Here's something I've never had the opportunity to write about before: a gay kids' movie. Not a movie for children about homosexuality, mind you (although I suppose it is that as well); this is a movie about queer kids. That alone, in the annals of transgressive cinema, makes 50 Ways of Saying Fabulous something worth looking at, because (to my mind, anyway), there has never before been a film that so specifically, and unflinchingly, roots a gay sexual storyline in such a young age range. What makes this film even more intriguing, then, is that it genuinely seems to be aiming itself specifically at an audience of kids. The film is pitched at the 10-year-old level, like some kind of after-school special from a brilliant future era of sexual tolerance, where queer is cool, and growing up gay is just as "normal" as growing up straight.

The story centers around two children on the edge of puberty in the mid-1970s, Billy (Andrew Paterson) and Lou (Harriet Beattie). They are cousins, and best friends, and both of them are more comfortable living as the gender opposite to their own. Billy is growing his own breasts through over-eating, fantasizes about being a winsome science fiction heroine named Lana, and is delighted when Lou gifts him with a blonde pony tail to wear sticking out from the back of his hat. Lou tapes her budding breasts down, threatens to shave her head completely bald, and is absolutely livid when she is cut from the school rugby team because "it's a man's game." They're the perfect pair, really, although neither of them seems to notice; rather than bonding together, they begin a process of mutually tearing one another's transgender dreams apart. Lou's tomboyishness can be easily dismissed as a phase, something that can be easily weeded out once the breasts are larger and the menstrual flow arrives, but Billy's fondness for pretty red ribbons is a real problem. The boys in his class have already identified him as a "poofter," a word that Billy does not understand... although he seems to intuit that being a poofter has something to do with being bad at rugby, masturbating in the tool shed with the least popular boy in school, and a particular way to say the word "fabulous."

This is all great stuff, and the lead performances from Paterson and Beattie are strong and enjoyable. (Paterson, particularly, makes an alarmingly convincing female in the numerous dream sequences that see him fully morphed into his "Lana" persona.) The execution of the film overall, unfortunately, is noticeably sloppy and fails to fully deliver the premise. Pitched at a young audience, Fabulous is frequently over-precious, attempting a kind of cutesyness that seems to be at odds with some of the more mature elements of the subject matter. The music is overwhelmingly over-the-top, verging on the cartoonish, which robs even the most heartfelt moments of any real emotional weight. There is also a rather inexplicable note of tragedy late in the film (concerning that unpopular schoolmate, who has fallen in love with Billy and is now, rather unfortunately, portrayed as dangerously unstable) which feels completely unearned, and clashes wildly with the generally lighthearted tone of the movie. There are unintentional laughs here, at what should be moments of great drama.

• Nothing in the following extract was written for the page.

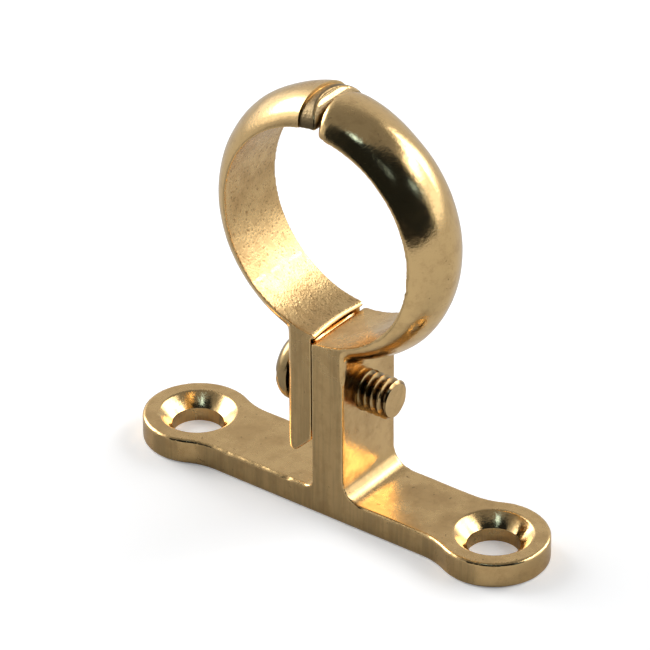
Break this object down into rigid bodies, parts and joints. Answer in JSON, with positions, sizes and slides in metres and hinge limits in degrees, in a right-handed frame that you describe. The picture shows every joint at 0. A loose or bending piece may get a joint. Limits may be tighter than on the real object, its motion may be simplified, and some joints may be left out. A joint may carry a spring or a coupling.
{
  "type": "pipe bracket",
  "caption": "Cast brass two-part pipe bracket that holds a pipe clear of a wall, with a hooked jaw closed by a clamp screw.",
  "frame": {"origin": "centre of the base plate's underside, midway between the two screw holes", "axes": "+Z out of the wall, +X along the base plate towards the fixed half ring, +Y along the pipe"},
  "size_m": [0.0588, 0.0138, 0.056],
  "materials": {
    "cast_brass": "cast and tumbled, then polished on the ring, with fine scratches and a few pits",
    "jaw_brass": "polished outside, rough as-cast grain on the bore",
    "screw_brass": "turned and threaded, bright"
  },
  "bodies": {
    "bracket": {"bracket_base": "cast_brass"},
    "jaw": {"clamp_jaw": "jaw_brass"},
    "screw": {"clamp_screw": "screw_brass"}
  },
  "joints": [
    {"name": "jaw_swing", "type": "hinge", "parent": "bracket", "child": "jaw", "pos_m": [0.00075, 0, 0.0536], "axis": [0, 1, 0], "range_deg": [0, 6]},
    {"name": "screw_travel", "type": "slide", "parent": "bracket", "child": "screw", "axis": [-1, 0, 0], "range_m": [0, 0.0043]}
  ],
  "couplings": [
    {"joint": "screw_travel", "follows": "jaw_swing", "m_per_rad": 0.0409}
  ]
}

It's a shame, because there's something about Fabulous that is truly unique, and one wishes that the filmmakers had done a better job in sticking the landing. I don't know if it will ever find its way to the audience that most needs to see it - children who are growing up in sexual identities that don't fit the established classroom "norm" - because material this mature will undoubtedly scare most parents right out of their wits. For now, Fabulous is merely an interesting movie for grown-ups to look at, and wonder if someday we'll be able to show it to the kids.